REQUIRED WORK
Copy down all of the data underneath, exactly as shown.

RAW DATA
********

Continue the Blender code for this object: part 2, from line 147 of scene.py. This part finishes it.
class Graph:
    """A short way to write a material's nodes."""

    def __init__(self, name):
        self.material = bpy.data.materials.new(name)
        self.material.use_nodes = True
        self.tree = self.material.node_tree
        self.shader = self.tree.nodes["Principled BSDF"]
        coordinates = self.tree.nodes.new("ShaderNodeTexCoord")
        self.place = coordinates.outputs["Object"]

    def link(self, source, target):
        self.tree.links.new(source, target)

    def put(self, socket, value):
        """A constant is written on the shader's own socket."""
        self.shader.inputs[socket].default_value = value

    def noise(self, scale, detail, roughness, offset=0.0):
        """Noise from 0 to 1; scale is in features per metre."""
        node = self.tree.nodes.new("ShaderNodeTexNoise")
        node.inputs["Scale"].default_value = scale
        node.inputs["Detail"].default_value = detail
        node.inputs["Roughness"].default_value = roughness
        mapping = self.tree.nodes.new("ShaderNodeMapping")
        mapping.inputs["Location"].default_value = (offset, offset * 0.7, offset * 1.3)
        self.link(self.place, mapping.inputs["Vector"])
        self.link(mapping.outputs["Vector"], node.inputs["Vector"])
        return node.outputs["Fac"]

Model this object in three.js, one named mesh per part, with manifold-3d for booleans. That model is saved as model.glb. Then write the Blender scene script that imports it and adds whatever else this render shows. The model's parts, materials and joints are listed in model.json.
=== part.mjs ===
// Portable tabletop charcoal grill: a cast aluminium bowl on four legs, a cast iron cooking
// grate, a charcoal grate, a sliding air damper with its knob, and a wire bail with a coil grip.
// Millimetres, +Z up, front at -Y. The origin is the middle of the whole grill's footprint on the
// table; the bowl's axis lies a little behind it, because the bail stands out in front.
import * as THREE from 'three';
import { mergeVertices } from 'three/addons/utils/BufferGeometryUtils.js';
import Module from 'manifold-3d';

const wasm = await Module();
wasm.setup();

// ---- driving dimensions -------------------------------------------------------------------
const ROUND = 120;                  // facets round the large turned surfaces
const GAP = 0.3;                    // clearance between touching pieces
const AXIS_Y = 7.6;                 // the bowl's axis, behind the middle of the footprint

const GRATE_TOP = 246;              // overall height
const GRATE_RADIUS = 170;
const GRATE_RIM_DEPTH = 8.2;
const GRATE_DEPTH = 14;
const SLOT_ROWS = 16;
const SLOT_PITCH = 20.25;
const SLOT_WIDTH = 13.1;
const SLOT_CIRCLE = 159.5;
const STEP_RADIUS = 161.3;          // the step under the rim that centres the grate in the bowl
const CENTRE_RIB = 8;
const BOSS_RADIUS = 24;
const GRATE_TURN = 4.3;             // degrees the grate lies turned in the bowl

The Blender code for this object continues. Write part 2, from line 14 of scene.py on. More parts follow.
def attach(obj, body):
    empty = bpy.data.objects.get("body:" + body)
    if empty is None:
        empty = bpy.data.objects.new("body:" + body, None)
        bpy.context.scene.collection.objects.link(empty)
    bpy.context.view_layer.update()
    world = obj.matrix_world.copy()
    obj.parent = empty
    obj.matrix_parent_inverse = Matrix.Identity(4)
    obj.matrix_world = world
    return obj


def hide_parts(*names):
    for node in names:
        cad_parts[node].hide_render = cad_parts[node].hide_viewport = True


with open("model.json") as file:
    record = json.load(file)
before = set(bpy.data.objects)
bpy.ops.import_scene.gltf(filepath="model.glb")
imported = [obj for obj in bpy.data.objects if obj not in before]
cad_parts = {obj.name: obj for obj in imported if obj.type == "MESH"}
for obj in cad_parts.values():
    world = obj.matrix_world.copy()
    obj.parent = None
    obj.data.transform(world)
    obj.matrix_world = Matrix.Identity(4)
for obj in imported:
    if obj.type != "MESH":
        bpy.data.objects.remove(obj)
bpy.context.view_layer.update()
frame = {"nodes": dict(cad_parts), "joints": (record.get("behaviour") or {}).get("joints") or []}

********

WRITTEN REPLY
Continue the Blender code for this object: part 2, from line 147 of scene.py. This part finishes it.
class Graph:
    """A short way to write a material's nodes."""

    def __init__(self, name):
        self.material = bpy.data.materials.new(name)
        self.material.use_nodes = True
        self.tree = self.material.node_tree
        self.shader = self.tree.nodes["Principled BSDF"]
        coordinates = self.tree.nodes.new("ShaderNodeTexCoord")
        self.place = coordinates.outputs["Object"]

    def link(self, source, target):
        self.tree.links.new(source, target)

    def put(self, socket, value):
        """A constant is written on the shader's own socket."""
        self.shader.inputs[socket].default_value = value

    def noise(self, scale, detail, roughness, offset=0.0):
        """Noise from 0 to 1; scale is in features per metre."""
        node = self.tree.nodes.new("ShaderNodeTexNoise")
        node.inputs["Scale"].default_value = scale
        node.inputs["Detail"].default_value = detail
        node.inputs["Roughness"].default_value = roughness
        mapping = self.tree.nodes.new("ShaderNodeMapping")
        mapping.inputs["Location"].default_value = (offset, offset * 0.7, offset * 1.3)
        self.link(self.place, mapping.inputs["Vector"])
        self.link(mapping.outputs["Vector"], node.inputs["Vector"])
        return node.outputs["Fac"]

Model this object in three.js, one named mesh per part, with manifold-3d for booleans. That model is saved as model.glb. Then write the Blender scene script that imports it and adds whatever else this render shows. The model's parts, materials and joints are listed in model.json.
=== part.mjs ===
// Portable tabletop charcoal grill: a cast aluminium bowl on four legs, a cast iron cooking
// grate, a charcoal grate, a sliding air damper with its knob, and a wire bail with a coil grip.
// Millimetres, +Z up, front at -Y. The origin is the middle of the whole grill's footprint on the
// table; the bowl's axis lies a little behind it, because the bail stands out in front.
import * as THREE from 'three';
import { mergeVertices } from 'three/addons/utils/BufferGeometryUtils.js';
import Module from 'manifold-3d';

const wasm = await Module();
wasm.setup();

// ---- driving dimensions -------------------------------------------------------------------
const ROUND = 120;                  // facets round the large turned surfaces
const GAP = 0.3;                    // clearance between touching pieces
const AXIS_Y = 7.6;                 // the bowl's axis, behind the middle of the footprint

const GRATE_TOP = 246;              // overall height
const GRATE_RADIUS = 170;
const GRATE_RIM_DEPTH = 8.2;
const GRATE_DEPTH = 14;
const SLOT_ROWS = 16;
const SLOT_PITCH = 20.25;
const SLOT_WIDTH = 13.1;
const SLOT_CIRCLE = 159.5;
const STEP_RADIUS = 161.3;          // the step under the rim that centres the grate in the bowl
const CENTRE_RIB = 8;
const BOSS_RADIUS = 24;
const GRATE_TURN = 4.3;             // degrees the grate lies turned in the bowl

The Blender code for this object continues. Write part 2, from line 14 of scene.py on. More parts follow.
def attach(obj, body):
    empty = bpy.data.objects.get("body:" + body)
    if empty is None:
        empty = bpy.data.objects.new("body:" + body, None)
        bpy.context.scene.collection.objects.link(empty)
    bpy.context.view_layer.update()
    world = obj.matrix_world.copy()
    obj.parent = empty
    obj.matrix_parent_inverse = Matrix.Identity(4)
    obj.matrix_world = world
    return obj


def hide_parts(*names):
    for node in names:
        cad_parts[node].hide_render = cad_parts[node].hide_viewport = True


with open("model.json") as file:
    record = json.load(file)
before = set(bpy.data.objects)
bpy.ops.import_scene.gltf(filepath="model.glb")
imported = [obj for obj in bpy.data.objects if obj not in before]
cad_parts = {obj.name: obj for obj in imported if obj.type == "MESH"}
for obj in cad_parts.values():
    world = obj.matrix_world.copy()
    obj.parent = None
    obj.data.transform(world)
    obj.matrix_world = Matrix.Identity(4)
for obj in imported:
    if obj.type != "MESH":
        bpy.data.objects.remove(obj)
bpy.context.view_layer.update()
frame = {"nodes": dict(cad_parts), "joints": (record.get("behaviour") or {}).get("joints") or []}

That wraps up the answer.